---- DATA SECTION
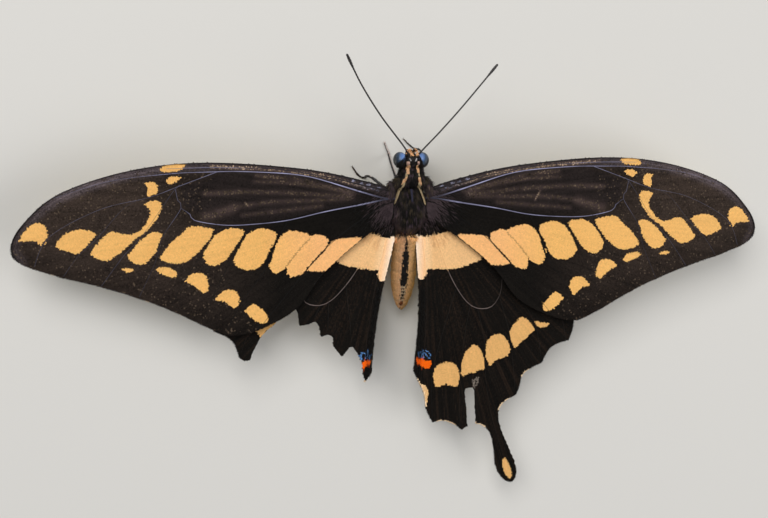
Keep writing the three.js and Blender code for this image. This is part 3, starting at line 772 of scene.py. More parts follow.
# %% Vein tubes
VEIN_RADII = ([1, 12, 40], [0.18, 0.1, 0.06])
VEIN_RISE = 0.06
RIM_RADIUS = 0.13
# forewing veins are half as bright as the wing they cross, their own dark colour; hindwing veins are a tenth
# brighter, a painted highlight
VEIN_DARKENING_AND_HIGHLIGHT = {"forewing": 0.5, "hindwing": 1.1}
VEIN_SHINE = {"forewing": linear("#adabcc"), "hindwing": linear("#a3908a")}
VEIN_MATERIAL = painted_material("horny vein tube", 0.6, specular=0.12, wrinkle=0.2, height=0.01)


def tube(name, points, radii, sides=3):
    """A round tube through points in drawn millimetres, closed at both ends, as a mesh."""
    curve = bpy.data.curves.new(name, "CURVE")
    curve.dimensions = "3D"
    curve.bevel_depth = MM
    curve.bevel_resolution = sides
    curve.use_fill_caps = True
    spline = curve.splines.new("POLY")
    spline.points.add(len(points) - 1)
    spline.points.foreach_set("co", np.column_stack([to_frame(points), np.ones(len(points))]).ravel())
    spline.points.foreach_set("radius", np.asarray(radii, float))
    obj = new_object(name, curve)
    bpy.ops.object.select_all(action="DESELECT")
    obj.select_set(True)
    bpy.context.view_layer.objects.active = obj
    bpy.ops.object.convert(target="MESH")
    return obj


def join(objects, name):
    bpy.ops.object.select_all(action="DESELECT")
    for obj in objects:
        obj.select_set(True)
    bpy.context.view_layer.objects.active = objects[0]
    bpy.ops.object.join()
    objects[0].name = name
    bpy.ops.object.select_all(action="DESELECT")
    return objects[0]


def wing_veins(wing):
    tubes = []
    for index, vein in enumerate(wing.veins):
        line = vein[wing.beyond(vein) < -0.1]
        raised = wing.lifted(line, pleated=False) + [0, 0, VEIN_RISE]
        made = tube(f"vein_{index}", raised, np.interp(from_root(line), *VEIN_RADII), sides=1)
        plan = wing.drawn(places(made)[:, :2])
        # painted highlight on hindwing veins; forewing veins are darkened to their own dark colour
        paint = VEIN_DARKENING_AND_HIGHLIGHT[wing.kind] * upper_paint(wing, plan)
        if index in wing.form["shine"]:
            bright = np.interp(plan[:, 0], *wing.form["shine"][index])
            bright = bright * (0.8 + 0.3 * streaks(plan[:, 0], 0.9, 30 + index))
            paint = blend(paint, VEIN_SHINE[wing.kind], bright)
        set_paint(made, paint)
        tubes.append(made)
    if wing.form is FOREWING:
        line = smooth_run(FRONT_LINE, 0.8)
        line = line + RIM_RADIUS * unit(np.gradient(line, axis=0)[:, ::-1] * [1, -1])
        rim = tube("rim", wing.lifted(line, pleated=False), np.full(len(line), RIM_RADIUS), sides=2)
        set_paint(rim, 0.8 * upper_paint(wing, wing.drawn(places(rim)[:, :2])))
        tubes.append(rim)
    finish_piece(join(tubes, f"{wing.name}_veins"), VEIN_MATERIAL, "wing_scales")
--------
Restate the data above exactly, keeping each word as it stands.

● THE ANSWER:
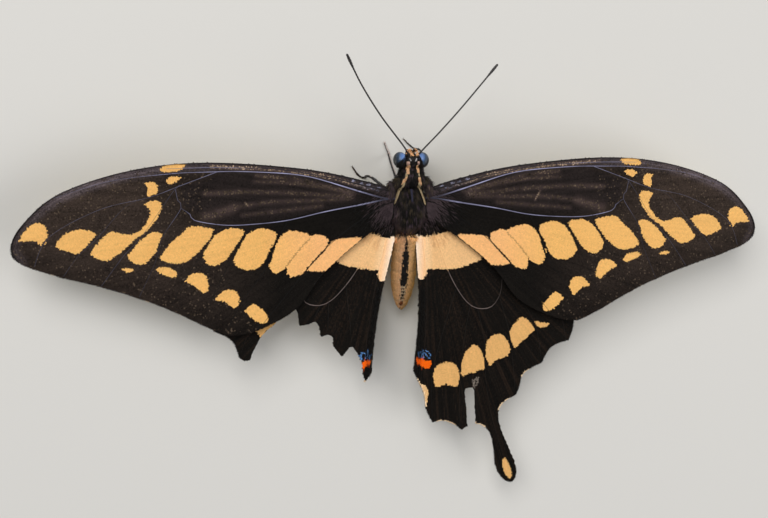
Keep writing the three.js and Blender code for this image. This is part 3, starting at line 772 of scene.py. More parts follow.
# %% Vein tubes
VEIN_RADII = ([1, 12, 40], [0.18, 0.1, 0.06])
VEIN_RISE = 0.06
RIM_RADIUS = 0.13
# forewing veins are half as bright as the wing they cross, their own dark colour; hindwing veins are a tenth
# brighter, a painted highlight
VEIN_DARKENING_AND_HIGHLIGHT = {"forewing": 0.5, "hindwing": 1.1}
VEIN_SHINE = {"forewing": linear("#adabcc"), "hindwing": linear("#a3908a")}
VEIN_MATERIAL = painted_material("horny vein tube", 0.6, specular=0.12, wrinkle=0.2, height=0.01)


def tube(name, points, radii, sides=3):
    """A round tube through points in drawn millimetres, closed at both ends, as a mesh."""
    curve = bpy.data.curves.new(name, "CURVE")
    curve.dimensions = "3D"
    curve.bevel_depth = MM
    curve.bevel_resolution = sides
    curve.use_fill_caps = True
    spline = curve.splines.new("POLY")
    spline.points.add(len(points) - 1)
    spline.points.foreach_set("co", np.column_stack([to_frame(points), np.ones(len(points))]).ravel())
    spline.points.foreach_set("radius", np.asarray(radii, float))
    obj = new_object(name, curve)
    bpy.ops.object.select_all(action="DESELECT")
    obj.select_set(True)
    bpy.context.view_layer.objects.active = obj
    bpy.ops.object.convert(target="MESH")
    return obj


def join(objects, name):
    bpy.ops.object.select_all(action="DESELECT")
    for obj in objects:
        obj.select_set(True)
    bpy.context.view_layer.objects.active = objects[0]
    bpy.ops.object.join()
    objects[0].name = name
    bpy.ops.object.select_all(action="DESELECT")
    return objects[0]


def wing_veins(wing):
    tubes = []
    for index, vein in enumerate(wing.veins):
        line = vein[wing.beyond(vein) < -0.1]
        raised = wing.lifted(line, pleated=False) + [0, 0, VEIN_RISE]
        made = tube(f"vein_{index}", raised, np.interp(from_root(line), *VEIN_RADII), sides=1)
        plan = wing.drawn(places(made)[:, :2])
        # painted highlight on hindwing veins; forewing veins are darkened to their own dark colour
        paint = VEIN_DARKENING_AND_HIGHLIGHT[wing.kind] * upper_paint(wing, plan)
        if index in wing.form["shine"]:
            bright = np.interp(plan[:, 0], *wing.form["shine"][index])
            bright = bright * (0.8 + 0.3 * streaks(plan[:, 0], 0.9, 30 + index))
            paint = blend(paint, VEIN_SHINE[wing.kind], bright)
        set_paint(made, paint)
        tubes.append(made)
    if wing.form is FOREWING:
        line = smooth_run(FRONT_LINE, 0.8)
        line = line + RIM_RADIUS * unit(np.gradient(line, axis=0)[:, ::-1] * [1, -1])
        rim = tube("rim", wing.lifted(line, pleated=False), np.full(len(line), RIM_RADIUS), sides=2)
        set_paint(rim, 0.8 * upper_paint(wing, wing.drawn(places(rim)[:, :2])))
        tubes.append(rim)
    finish_piece(join(tubes, f"{wing.name}_veins"), VEIN_MATERIAL, "wing_scales")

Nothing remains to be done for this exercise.